Fine-Grained Detail Preservation: Diffusion and spectral processing methods may struggle to maintain fine local textures, especially in small regions (Liu et al., 17 Jun 2025).
Synthetic-Real Gaps: When using GAN-generated data for supervision, transfer to real, in-the-wild photographs is nontrivial and active research is focused on reducing domain shift.

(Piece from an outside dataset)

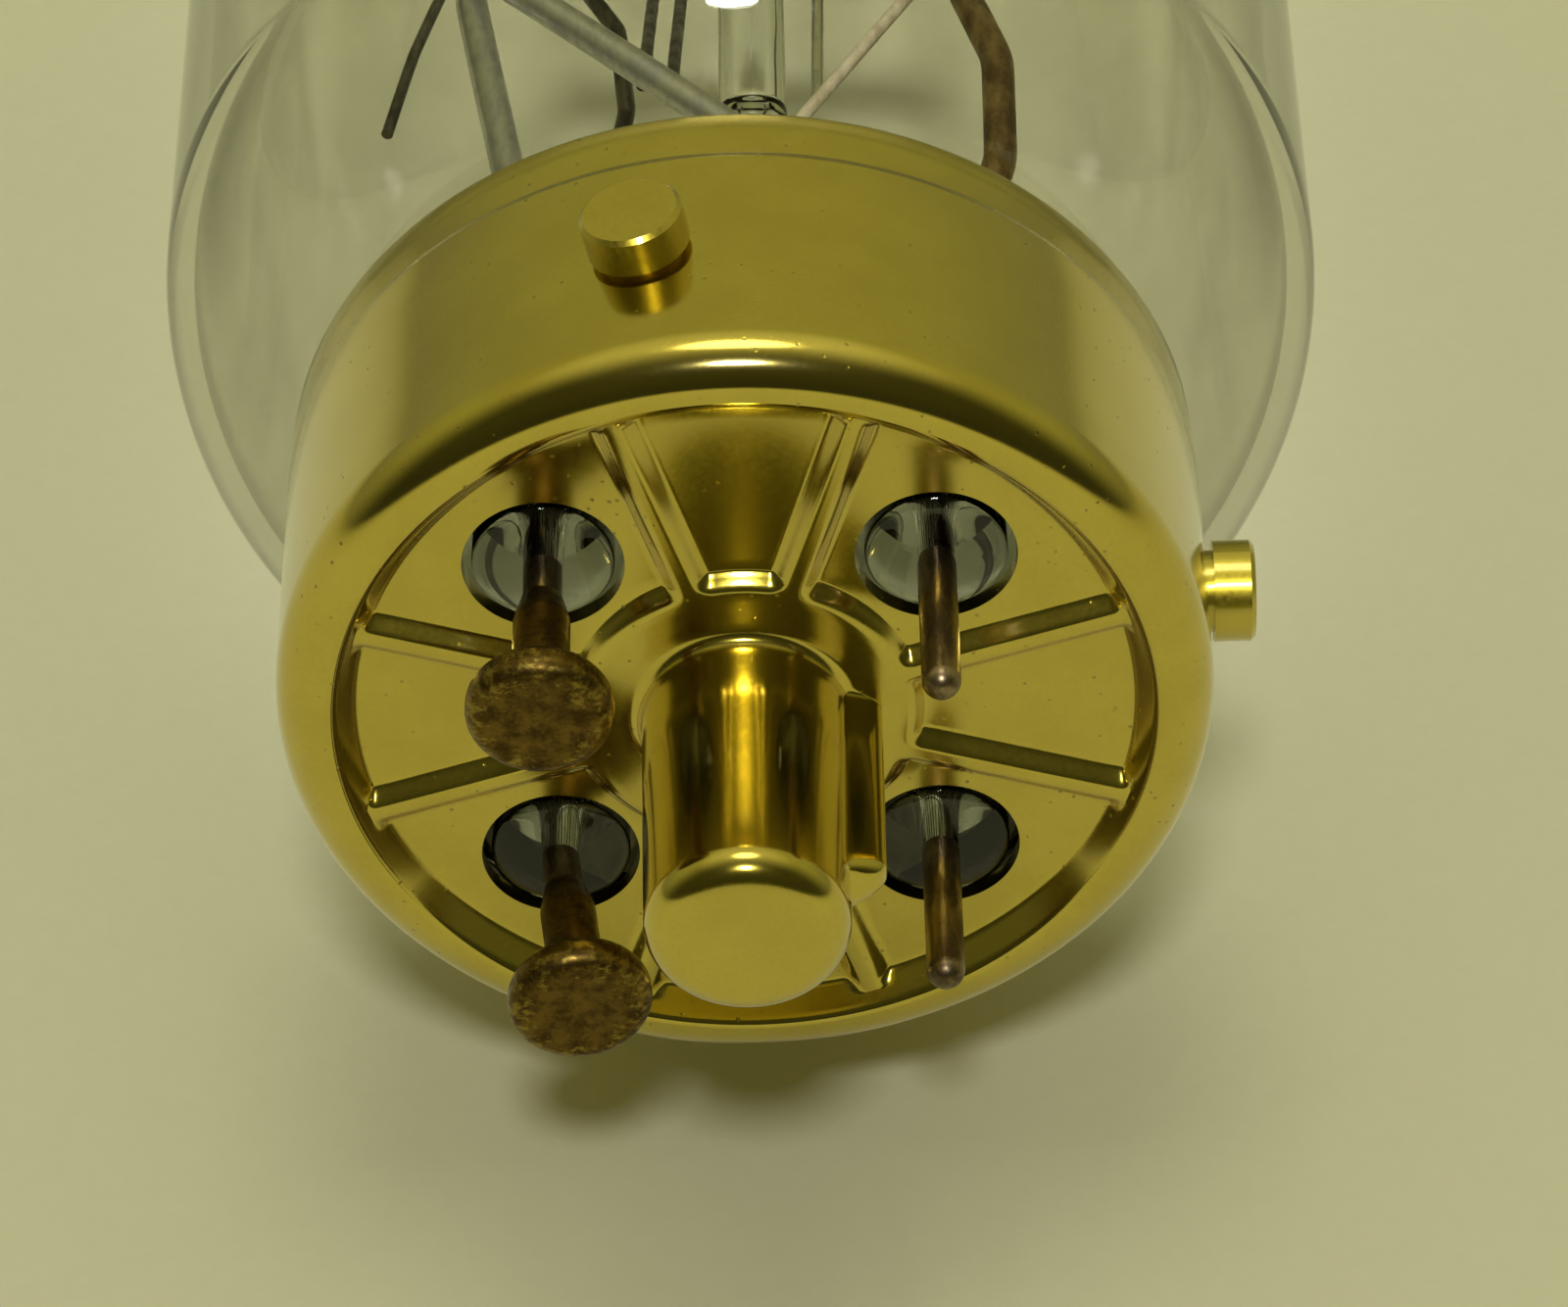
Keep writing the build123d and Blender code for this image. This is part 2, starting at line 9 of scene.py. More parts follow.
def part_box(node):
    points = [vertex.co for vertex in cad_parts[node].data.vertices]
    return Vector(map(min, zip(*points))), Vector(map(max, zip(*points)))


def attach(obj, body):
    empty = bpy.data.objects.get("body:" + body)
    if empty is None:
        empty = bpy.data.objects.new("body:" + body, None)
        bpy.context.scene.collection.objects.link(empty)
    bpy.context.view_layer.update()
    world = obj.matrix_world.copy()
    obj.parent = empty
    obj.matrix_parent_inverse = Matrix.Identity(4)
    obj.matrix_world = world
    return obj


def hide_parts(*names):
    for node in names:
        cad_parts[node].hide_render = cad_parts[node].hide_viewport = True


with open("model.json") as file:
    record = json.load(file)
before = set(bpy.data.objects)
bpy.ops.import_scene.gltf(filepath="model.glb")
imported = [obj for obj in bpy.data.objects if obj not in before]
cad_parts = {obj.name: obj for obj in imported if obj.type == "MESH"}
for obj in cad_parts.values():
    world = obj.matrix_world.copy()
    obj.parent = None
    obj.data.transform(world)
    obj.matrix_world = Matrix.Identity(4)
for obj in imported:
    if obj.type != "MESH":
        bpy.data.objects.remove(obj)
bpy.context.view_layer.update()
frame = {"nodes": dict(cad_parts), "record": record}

# Sizes below are in millimetres unless a comment says otherwise; MM turns them into metres.
MM = 0.001

# ---------------------------------------------------------------- camera
TARGET = Vector((1.26, -5.0, 2.24)) * MM
DISTANCE = 223.15 * MM
AZIMUTH = 0.67
ELEVATION = 41.27
ROLL = -1.96
LENS = 165.91
SENSOR_WIDTH = 36
CLIP = (0.01, 10)  # metres


def add_camera():
    """Long-lens camera at the photograph's angle, rolled a little about its line of sight."""
    data = bpy.data.cameras.new("camera")
    data.sensor_width = SENSOR_WIDTH
    data.lens = LENS
    data.clip_start, data.clip_end = CLIP
    camera = bpy.data.objects.new("camera", data)
    bpy.context.scene.collection.objects.link(camera)
    a, e = math.radians(AZIMUTH), math.radians(ELEVATION)
    back = Vector((math.sin(a) * math.cos(e), -math.cos(a) * math.cos(e), math.sin(e)))
    roll = Matrix.Rotation(math.radians(ROLL), 3, "Z")
    turn = (-back).to_track_quat("-Z", "Y").to_matrix() @ roll
    camera.matrix_world = Matrix.Translation(TARGET + back * DISTANCE) @ turn.to_4x4()
    bpy.context.scene.camera = camera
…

Active research directions include expanding training data diversity (covering wider demographics and lighting conditions), incorporating semantic or geometric priors, refining low-rank or frequency-domain modules for detail preservation, and advancing user-centric, regionally-adaptive control mechanisms.

7. Comparative Summary

A comparison of conceptually distinct LoRA-based relighting methods is given below:

Architecture / Method	Control Mechanism	Benchmark Results / Efficiency
Encoder-Decoder w/ Confidence Agg.	Global, env. map	57–75% error reduction vs SIRFS/SfSNet, 160ms
Stacked DMSHN (MSR-Net)	Hierarchical, one-to-one	17.89 PSNR, 0.0116s inference, low memory
GAN+pix2pixHD, ResBlock Modulation	Local, individual lamps	Lower LPIPS/MSE/FID vs inversion methods
LightPainter (Scribble-based)	Interactive, user input	Best LPIPS, NIQE, Identity vs SOTA/ClipDrop
DreamLight (Diffusion, PGLA+SFF)	Image/text conditioning	Top PSNR, SSIM, CLIP-IS, flexible modality

All methods leverage efficient feature aggregation and implicit, deep-learned representations, with tradeoffs in interpretability, user control, and computational load. Recent advances in multi-modal diffusion and frequency-domain integration further broaden applicability and realism, establishing LoRA-based relighting as a central technique for illumination manipulation in visual computing.